The Catalonia Institute for Energy Research (IREC) has opened a pilot plant that 3D prints advanced ceramic devices for renewable hydrogen systems. It’s described as the first facility on the planet that can manufacture solid oxide cells (SOC) this way, and the research center believes it could reshape how clean hydrogen technology is made, essentially by 3D printing the core ceramic parts that make hydrogen machines run.
A New Way to Build Hydrogen Tech
The new pilot line, called Merce Lab, uses 3D printing to create SOCs, the ceramic “engines” inside high-efficiency fuel cells and electrolysers; these are the machines that turn electricity into hydrogen and hydrogen back into electricity. Normally, SOCs are made through a long, multi-step process involving pressing, sintering, coating, and stacking layers by hand or with slow industrial tools. By 3D printing them instead, IREC can produce lighter, smaller, and more powerful cells in a fraction of the time and cost. That makes hydrogen systems cheaper to build, easier to scale, and far more attractive for clean-energy, transport, and storage applications. Basically, it’s a faster and smarter way to build the components that make renewable hydrogen possible.

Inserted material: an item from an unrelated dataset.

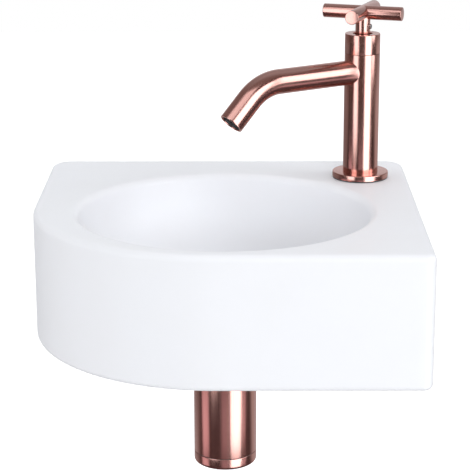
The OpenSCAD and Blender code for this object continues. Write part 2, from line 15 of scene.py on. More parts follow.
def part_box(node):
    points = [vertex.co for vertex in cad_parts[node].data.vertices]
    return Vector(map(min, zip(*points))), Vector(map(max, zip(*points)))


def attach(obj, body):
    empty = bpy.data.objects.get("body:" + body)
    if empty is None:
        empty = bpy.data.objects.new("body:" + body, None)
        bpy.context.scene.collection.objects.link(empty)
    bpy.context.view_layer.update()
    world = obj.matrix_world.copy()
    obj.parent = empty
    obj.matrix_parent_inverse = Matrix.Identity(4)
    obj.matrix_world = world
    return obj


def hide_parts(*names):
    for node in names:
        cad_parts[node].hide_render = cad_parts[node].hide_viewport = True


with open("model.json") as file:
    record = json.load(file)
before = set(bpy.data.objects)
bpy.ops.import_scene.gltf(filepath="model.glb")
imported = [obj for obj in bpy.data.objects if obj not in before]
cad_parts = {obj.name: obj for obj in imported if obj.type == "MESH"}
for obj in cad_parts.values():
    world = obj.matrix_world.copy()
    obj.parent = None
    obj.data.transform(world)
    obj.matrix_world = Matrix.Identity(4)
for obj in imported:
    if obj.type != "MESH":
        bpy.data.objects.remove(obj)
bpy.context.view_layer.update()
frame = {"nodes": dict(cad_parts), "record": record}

bl_info = {
    "name": "Hand basin with tap and bottle trap",
    "version": (1, 0, 0),
    "blender": (4, 5, 0),
    "location": "View3D > Sidebar > Hand basin",
    "description": "Builds a ceramic hand basin, its tap, its waste and its trap",
    "category": "Object",
}

SLOT = {row["node"]: row["material_slot"] for row in frame["record"]["subparts"]}
BODIES = frame["record"]["behaviour"]["bodies"]
BODY = {cad: body for body, members in BODIES.items() for cad in members}
mm = 0.001


def middle(cad):
    """Centre of a packed node's box."""
    low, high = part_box(cad)
    return (low + high) / 2


def span(cad, axis=2):
    """Lowest and highest place of a packed node along an axis, upright if none is given."""
    low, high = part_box(cad)
    return low[axis], high[axis]


RIM = span("basin_ceramic")[1]
DRAIN = middle("waste_cover")
TAP = middle("tap_sleeve")
PLAY = 0.1 * mm             # between pieces that screw or slide together
SEAL_PLAY = 0.4 * mm        # between a thread and the seal or washer on it
SAME_POINT = 1e-7           # corners nearer than this are one corner
BOWL_FULLNESS = 2.4         # 2 would make the bowl's side an ellipse, and more makes it fuller
MOUTH_WIDER = 0.0098        # share by which the bowl's mouth is wider than a circle
MOUTH_SHORTER = 0.0102      # share by which it is shorter from front to back
TAIL_PITCH = 1.814 * mm     # half inch pipe thread
WASTE_PITCH = 2.309 * mm    # one and a quarter inch pipe thread
WHITE = (1, 1, 1, 1)
BLACK = (0, 0, 0, 1)
COOL = (0.93, 1.0, 1.04)    # tint of the cards that the copper reflects
WARM = (1.12, 0.86, 0.95)   # tint of the three lowest cards
AIM = Vector((0.05, -0.11, 0))      # a point in the bowl, round which the lamps hang
CARD_DISTANCE = 1.7
CAMERA_SIDE = 11.98 * mm
CAMERA_TILT, CAMERA_TURN, CAMERA_ROLL = radians(16.009), radians(0.229), radians(-0.116)
SENSOR = 36.0               # width in millimetres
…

Very few groups in the world can make SOCs at this level. Now, the IREC is one of them.

The Merce Lab. Image courtesy of the Catalonia Institute for Energy Research.
Solid oxide technology is already known for being very efficient. But when these ceramic parts are 3D printed instead of made the traditional way, engineers can create shapes and internal structures that weren’t possible before. That leads to better hydrogen production, stronger and higher-performance fuel cells, lighter and smaller systems for cars, trucks, ships, or even planes, and power material use without losing durability. And because Merce Lab is a pre-industrial pilot line, this isn’t just a research experiment; it’s in fact a process that can be scaled up for real manufacturing.
A European Push
Merce Lab was funded through the Tecnopropia Important Project of Common European Interest (IPCEI) program, supported by hydrogen technology company H2B2 and major European innovation funds. The facility is already working with industry partners such as the advanced ceramic 3D printing French firm 3Dceram, thin-film coatings specialist Nano4Energy, and Spanish companies AMES, Viver Clean Tech, and AESA.

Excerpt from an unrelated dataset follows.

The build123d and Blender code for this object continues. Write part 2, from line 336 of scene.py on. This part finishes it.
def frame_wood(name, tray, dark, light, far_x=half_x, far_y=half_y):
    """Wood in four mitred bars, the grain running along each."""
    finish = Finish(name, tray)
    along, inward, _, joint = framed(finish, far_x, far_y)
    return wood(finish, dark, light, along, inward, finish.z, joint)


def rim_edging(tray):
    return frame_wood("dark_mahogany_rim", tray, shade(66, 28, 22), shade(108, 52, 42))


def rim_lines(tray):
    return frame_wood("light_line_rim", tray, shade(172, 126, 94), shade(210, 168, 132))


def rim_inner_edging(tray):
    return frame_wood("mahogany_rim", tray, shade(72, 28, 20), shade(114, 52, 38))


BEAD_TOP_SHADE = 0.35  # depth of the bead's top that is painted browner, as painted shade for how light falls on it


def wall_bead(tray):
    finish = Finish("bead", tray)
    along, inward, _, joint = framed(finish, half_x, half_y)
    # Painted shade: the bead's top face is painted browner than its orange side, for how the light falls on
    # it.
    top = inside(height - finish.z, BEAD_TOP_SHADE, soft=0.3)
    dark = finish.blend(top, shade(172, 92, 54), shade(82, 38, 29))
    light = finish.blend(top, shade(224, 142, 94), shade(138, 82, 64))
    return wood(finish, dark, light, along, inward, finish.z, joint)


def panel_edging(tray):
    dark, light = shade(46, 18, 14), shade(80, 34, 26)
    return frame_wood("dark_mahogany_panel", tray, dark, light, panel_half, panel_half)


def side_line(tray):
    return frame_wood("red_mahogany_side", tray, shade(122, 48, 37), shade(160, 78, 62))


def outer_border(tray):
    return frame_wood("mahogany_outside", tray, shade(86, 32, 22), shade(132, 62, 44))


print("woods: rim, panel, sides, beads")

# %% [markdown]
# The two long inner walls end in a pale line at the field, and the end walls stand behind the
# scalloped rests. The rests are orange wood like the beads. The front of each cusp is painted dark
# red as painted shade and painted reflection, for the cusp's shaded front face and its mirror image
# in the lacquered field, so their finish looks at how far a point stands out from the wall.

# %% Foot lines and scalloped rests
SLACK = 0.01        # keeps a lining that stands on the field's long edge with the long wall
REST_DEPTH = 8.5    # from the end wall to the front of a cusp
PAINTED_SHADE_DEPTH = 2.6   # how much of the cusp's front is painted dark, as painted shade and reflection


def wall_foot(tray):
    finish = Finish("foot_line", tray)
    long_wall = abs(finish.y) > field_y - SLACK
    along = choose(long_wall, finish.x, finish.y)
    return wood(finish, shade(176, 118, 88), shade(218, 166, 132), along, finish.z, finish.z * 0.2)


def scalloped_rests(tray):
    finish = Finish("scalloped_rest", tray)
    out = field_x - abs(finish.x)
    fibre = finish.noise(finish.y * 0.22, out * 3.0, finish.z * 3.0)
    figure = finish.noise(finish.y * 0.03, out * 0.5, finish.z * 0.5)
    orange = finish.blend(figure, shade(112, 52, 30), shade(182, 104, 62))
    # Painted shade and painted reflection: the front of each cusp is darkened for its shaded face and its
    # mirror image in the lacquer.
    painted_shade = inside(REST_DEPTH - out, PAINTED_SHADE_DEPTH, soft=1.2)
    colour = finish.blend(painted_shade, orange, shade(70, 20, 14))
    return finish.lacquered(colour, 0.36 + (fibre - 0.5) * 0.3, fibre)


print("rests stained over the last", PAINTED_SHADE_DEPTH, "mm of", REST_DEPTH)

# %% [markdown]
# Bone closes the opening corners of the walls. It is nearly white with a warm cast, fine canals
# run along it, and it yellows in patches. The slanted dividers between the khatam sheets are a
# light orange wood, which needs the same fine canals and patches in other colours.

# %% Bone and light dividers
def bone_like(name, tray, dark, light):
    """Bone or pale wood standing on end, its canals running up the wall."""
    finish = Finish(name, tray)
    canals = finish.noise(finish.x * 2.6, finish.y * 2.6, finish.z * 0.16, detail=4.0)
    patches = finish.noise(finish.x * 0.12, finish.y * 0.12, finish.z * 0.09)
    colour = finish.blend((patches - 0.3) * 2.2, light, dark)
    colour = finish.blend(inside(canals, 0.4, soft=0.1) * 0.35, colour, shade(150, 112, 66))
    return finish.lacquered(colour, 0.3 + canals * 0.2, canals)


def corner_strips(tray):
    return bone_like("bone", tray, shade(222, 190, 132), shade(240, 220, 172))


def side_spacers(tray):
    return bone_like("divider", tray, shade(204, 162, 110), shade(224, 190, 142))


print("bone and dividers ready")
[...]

What’s more, Merce Lab is bringing the technology closer to commercial use. IREC has even begun fabricating complete devices and plans to spin out a company called Oxhyd Energy to commercialize SOC fuel cells.

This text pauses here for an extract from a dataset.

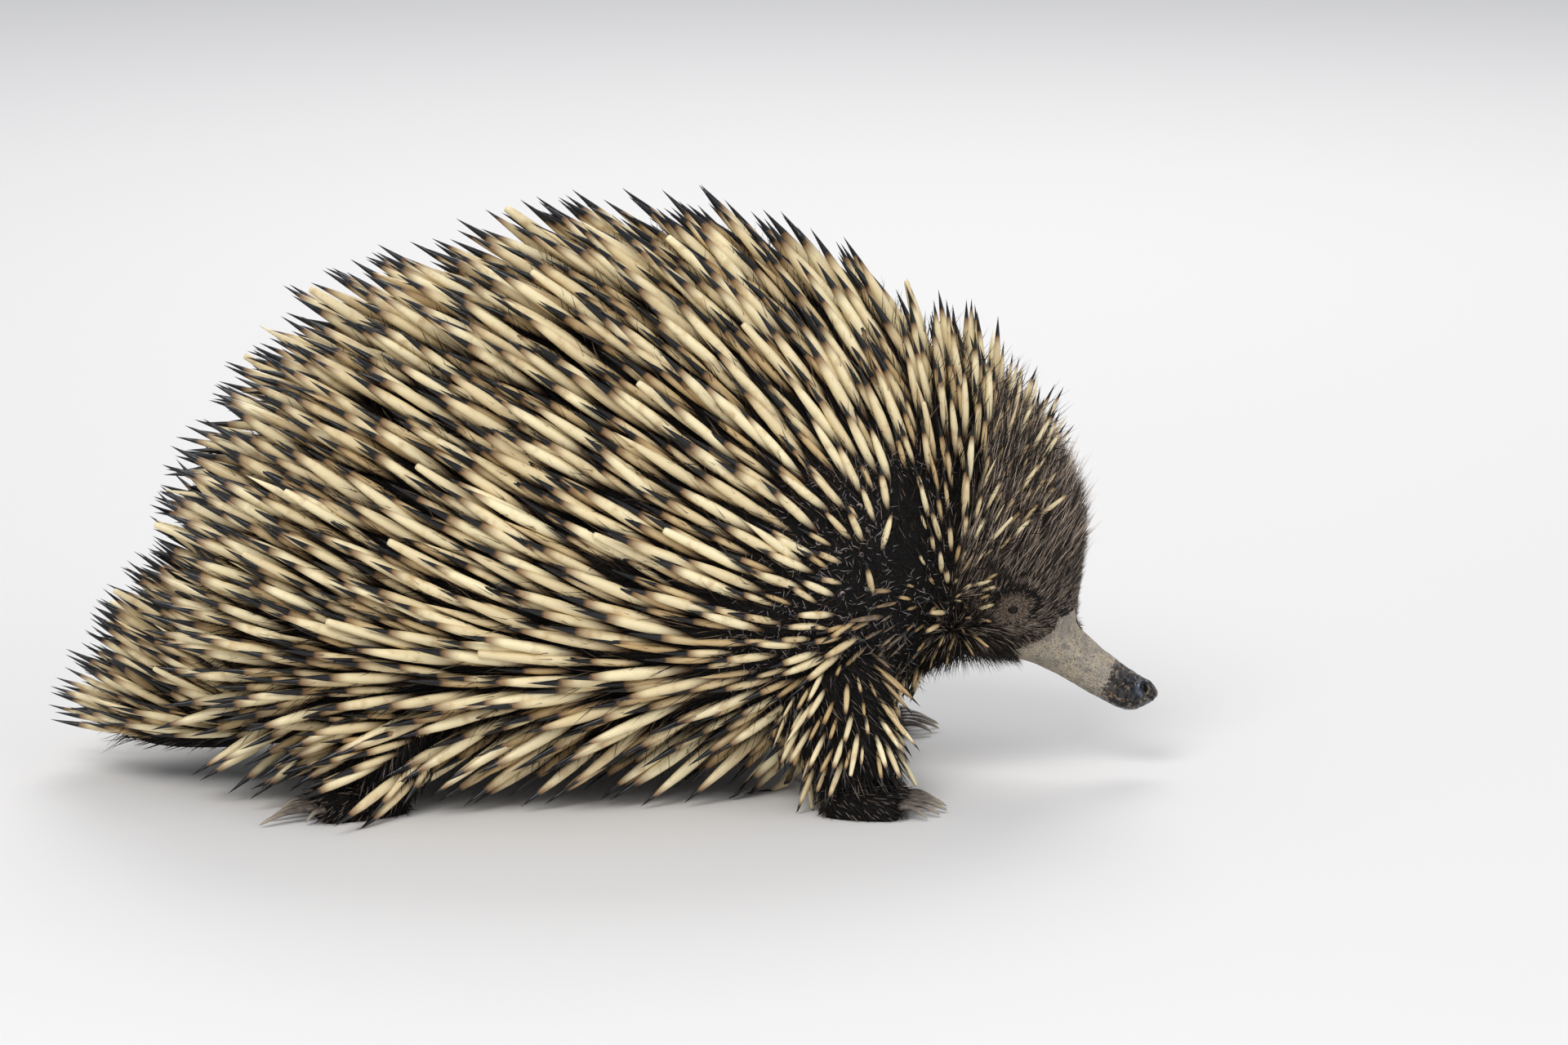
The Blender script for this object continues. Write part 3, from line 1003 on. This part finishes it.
# Fur of the face
# Fine black-brown fur runs from the ears' parting over the cheeks, up the brow and down to the bare
# beak's edge. It is shortest there and round the eyes, where a ring of pale hairs stands outwards,
# with a dark groove behind and above it and a paler arc about both.
FACE_SPACING, FACE_LENGTH, FACE_RADIUS, FACE_CURL = 0.00060, 0.0125, 0.00013, 0.05
FUR_BLACK, FUR_BROWN, FUR_TIP = (0.0066, 0.0054, 0.0047), (0.034, 0.025, 0.019), (0.56, 0.44, 0.34)
EYE_RING, EYE_GROOVE, EYE_ARC, EYE_BARE, EDGE_LENGTH = 0.0048, 0.0076, 0.0104, 0.0021, 0.0026
THROAT_Z, DARK_CHEEK_X, DARK_CHEEK_Z = 0.056, 0.158, 0.061
FACE_PALE, SPECK_SIZE, STREAK_SHARE, STREAK_Z, STREAK_LONGER = 0.29, 0.0013, 0.06, 0.082, 1.5


def on_face(points, normals):
    """The fur's side of its ragged edge, outside the eyes."""
    forward, up, _ = across_frame(points, EYE_FRAME)
    return (edge_of_fur(points) + 0.0012 * lumps(points, 0.0015, 7) < 0) & (np.hypot(forward, up) > EYE_BARE)


def face_flow(points, normals):
    """From the ear's parting, up the brow and down the low cheek, and out from the eye close to it. The
    length is the least of the full one, one that grows from the edge, and one that grows from the eye."""
    high = ease((points[:, 2] - 0.050) / 0.024)
    forward, up, _ = across_frame(points, EYE_FRAME)
    far = np.hypot(forward, up)
    from_eye = (EYE_FRAME[1] * forward[:, None] + EYE_FRAME[2] * up[:, None]) / np.maximum(far, 1e-6)[:, None]
    from_eye[:, 1] *= np.sign(points[:, 1])
    near = hump(far, 0.0075)[:, None]
    flow = unit(0.55 * unit(away_from(points, EAR_PARTING)) + upward(1.55 * high - 0.40))
    flow = unit(flow * (1 - near) + from_eye * near)
    throat = ease((THROAT_Z - points[:, 2]) / 0.010)
    lift = 0.55 * np.arcsin(np.clip(dot(flow, normals)[:, 0], -1, 1)) + math.radians(17)
    lift *= 1 - 0.55 * throat
    from_lids = 0.0016 + 0.60 * np.maximum(far - EYE_BARE, 0)
    lengths = np.minimum(EDGE_LENGTH - 0.30 * edge_of_fur(points), from_lids) * (1 - 0.60 * throat)
    return flow, np.clip(lift, math.radians(9), math.radians(48)), np.minimum(lengths / FACE_LENGTH, 1)


fur_finish = hair_material("fine fur", FUR_BLACK, FUR_BROWN, FUR_TIP)
for seed, rows in enumerate(((NECK_CUT, 10.4), (10.4, 11.6), (11.6, 13.4))):
    rng = np.random.default_rng(80 + seed)
    roots = grown_on("trunk", rows, FACE_SPACING, rng, on_face, face_flow)
    points, normals, place, flow, lift, share = roots
    count = len(points)
    lengths = FACE_LENGTH * share * rng.uniform(0.65, 1.15, count)
    forward, up, _ = across_frame(points, EYE_FRAME)
    far, x, z = np.hypot(forward, up), points[:, 0], points[:, 2]
    ringed, arc = hump(np.maximum(far - EYE_RING, 0), 0.0018), hump(far - EYE_ARC, 0.0016)
    behind, above = ease((0.002 - forward) / 0.004), ease((up + 0.003) / 0.003)
    groove = 0.55 * hump(far - EYE_GROOVE, 0.0008) * behind * above
    cheek = hump(edge_of_fur(points), 0.010) * ease((x - DARK_CHEEK_X + 0.004) / 0.008)
    dark = ease((DARK_CHEEK_X - x) / 0.010 + 0.5) * ease((DARK_CHEEK_Z - z) / 0.008) * (1 - ringed)
    about = np.maximum(ringed, 0.75 * np.maximum(cheek, arc))
    often = FACE_PALE + about * (0.45 + 0.70 * lumps(points, SPECK_SIZE, 9))
    often = often * (1 - 0.92 * np.maximum(dark, groove))
    lift = (lift + 0.5 * ringed) * rng.uniform(0.6, 1.5, count)
    ways = laid(flow + rng.normal(0, 1, (count, 3)) * (0.12 + 0.45 * ringed)[:, None], normals, lift)
    pale = np.where(rng.random(count) < often, rng.uniform(0.40, 1.0, count), 0.06 * (1 - dark))
    streak = (rng.random(count) < STREAK_SHARE) & (z > STREAK_Z)
    pale, lengths = np.where(streak, 1.0, pale), lengths * np.where(streak, STREAK_LONGER, 1.0)
    radii = FACE_RADIUS * (0.6 + 0.4 * lengths / FACE_LENGTH)
    fur = hairs(f"face_fur_{seed + 1}", roots, rng, ways, lengths, radii, FACE_CURL * lengths, FUR_SHAPE,
                fur_finish, np.clip(pale, 0, 1))


# Fur of the throat, the belly and the feet
# Softer dark fur on the parts that carry no spines, laid back along the belly and down the legs.
UNDER_SPACING, UNDER_LENGTH, UNDER_RADIUS, UNDER_CURL, UNDER_PALE = 0.0021, 0.0105, 0.00024, 0.06, 0.16
LEG_SPACING, LEG_LENGTH, PAW_SPACING, PAW_LENGTH, FUR_CLEAR = 0.0014, 0.0100, 0.0009, 0.0062, 0.0008


def under_side(points, normals):
    """The trunk where it has no spines: the belly and the throat."""
    x, z, up = points[:, 0], points[:, 2], normals[:, 2]
    return (z < 0.046) & ((up < -0.55) | (x > 0.110))


def off_the_floor(points, normals):
    """Everywhere on a leg or a paw but the sole."""
    return (points[:, 2] > 0.0012) & (normals[:, 2] > -0.9)


COATS = {"belly": ("trunk", (0.3, NECK_CUT), UNDER_SPACING, UNDER_LENGTH, under_side, (-1.0, 0, -0.12)),
         "tail": ("tail", (0.5, 3.95), UNDER_SPACING, UNDER_LENGTH, off_the_floor, (-1.0, 0, -0.05))}
for limb_name, (leg, side) in LIMBS.items():
    heading = paw_frame(leg, side)[1]
    COATS[limb_name] = (limb_name, (0, 3), LEG_SPACING, LEG_LENGTH, off_the_floor,
                        tuple(0.35 * heading + (0, 0, -1)))
    COATS[f"paw_{limb_name}"] = (f"paw_{limb_name}", (0, len(PAW_SHAPE) - 1.2), PAW_SPACING, PAW_LENGTH,
                                 off_the_floor, tuple(0.7 * heading + (0, 0, -0.5)))
for seed, (name, (ground, rows, spacing, length, wanted, way)) in enumerate(COATS.items()):
    rng = np.random.default_rng(100 + seed)
    roots = grown_on(ground, rows, spacing, rng, wanted, even_flow(way, 20))
    points, normals, place, flow, lift, share = roots
    count = len(points)
    lengths = length * rng.uniform(0.6, 1.15, count)
    ways = laid(flow + rng.normal(0, 0.16, (count, 3)), normals, lift * rng.uniform(0.5, 1.6, count))
    fur = hairs(f"fur_{name}", roots, rng, ways, lengths, UNDER_RADIUS, UNDER_CURL * lengths, HAIR_SHAPE,
                fur_finish, (0.35, UNDER_PALE), FUR_CLEAR)


# Floor
# A plain pale floor with a dull finish, wide enough for any view. It belongs to the stage and is no
# piece of the animal.
FLOOR_HALF, FLOOR_COLOUR, FLOOR_ROUGHNESS = 20.0, (0.78, 0.76, 0.73, 1), 0.85
floor_corners = np.array([(-1, -1, 0), (1, -1, 0), (1, 1, 0), (-1, 1, 0)]) * FLOOR_HALF
material, tree, shader, _ = new_material("pale floor")
shader.inputs["Base Color"].default_value = FLOOR_COLOUR
shader.inputs["Roughness"].default_value = FLOOR_ROUGHNESS
floor = new_piece("floor", floor_corners, (np.array([[0, 1, 2, 3]]),), material)

# Lights
# Soft studio light: a broad lamp over the camera's left, a weaker one to the right, one behind. Each
# lamp has its place, its size in metres and its power in watts.
LAMPS = {"key": ((-0.5, -1.6, 1.9), 1.2, 34), "fill": ((1.9, -1.2, 1.0), 1.5, 10),
         "rim": ((0.2, 1.6, 1.6), 1.2, 20)}
SKY_COLOUR, SKY_STRENGTH = (0.86, 0.90, 1.0, 1), 0.55
bpy.context.scene.view_settings.view_transform = "Standard"
world = bpy.data.worlds.new("studio")
bpy.context.scene.world = world
world.use_nodes = True
world.node_tree.nodes["Background"].inputs["Color"].default_value = SKY_COLOUR
world.node_tree.nodes["Background"].inputs["Strength"].default_value = SKY_STRENGTH
for name, (place, size, power) in LAMPS.items():
    lamp = bpy.data.objects.new(name, bpy.data.lights.new(name, "AREA"))
    bpy.context.scene.collection.objects.link(lamp)
    lamp.data.size, lamp.data.energy = size, power
    lamp.location = place
    lamp.rotation_euler = (CAMERA_AIM - Vector(place)).to_track_quat("-Z", "Y").to_euler()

A Sneak Peek at the Future
Catalonia now has a pilot line capable of producing enough SOC devices each year to supply roughly 2 megawatts of power (for reference, a single modern onshore wind turbine produces around 3 MW). The cost target, which is roughly €800/kW, could help push renewable hydrogen below €4/kg, a major milestone for the sector. Today, European green hydrogen can range between €3.5 and €6 per kg under favorable conditions, but some estimates reached as high as €16 per kg in 2024. Meanwhile, in the U.S., production typically falls between $5 and $10/kg (€4.5 – €9/kg), while the lowest-cost region is the Middle East, where hydrogen is often estimated at €3 – €5/kg.
Even more important, the materials are designed to be free of cobalt, nickel, rare earths, and other critical materials. That gives Europe an easier path toward secure, sustainable hydrogen production.
If the early results are successful, Merce Lab could become a blueprint for how future hydrogen technology is designed, built, and scaled.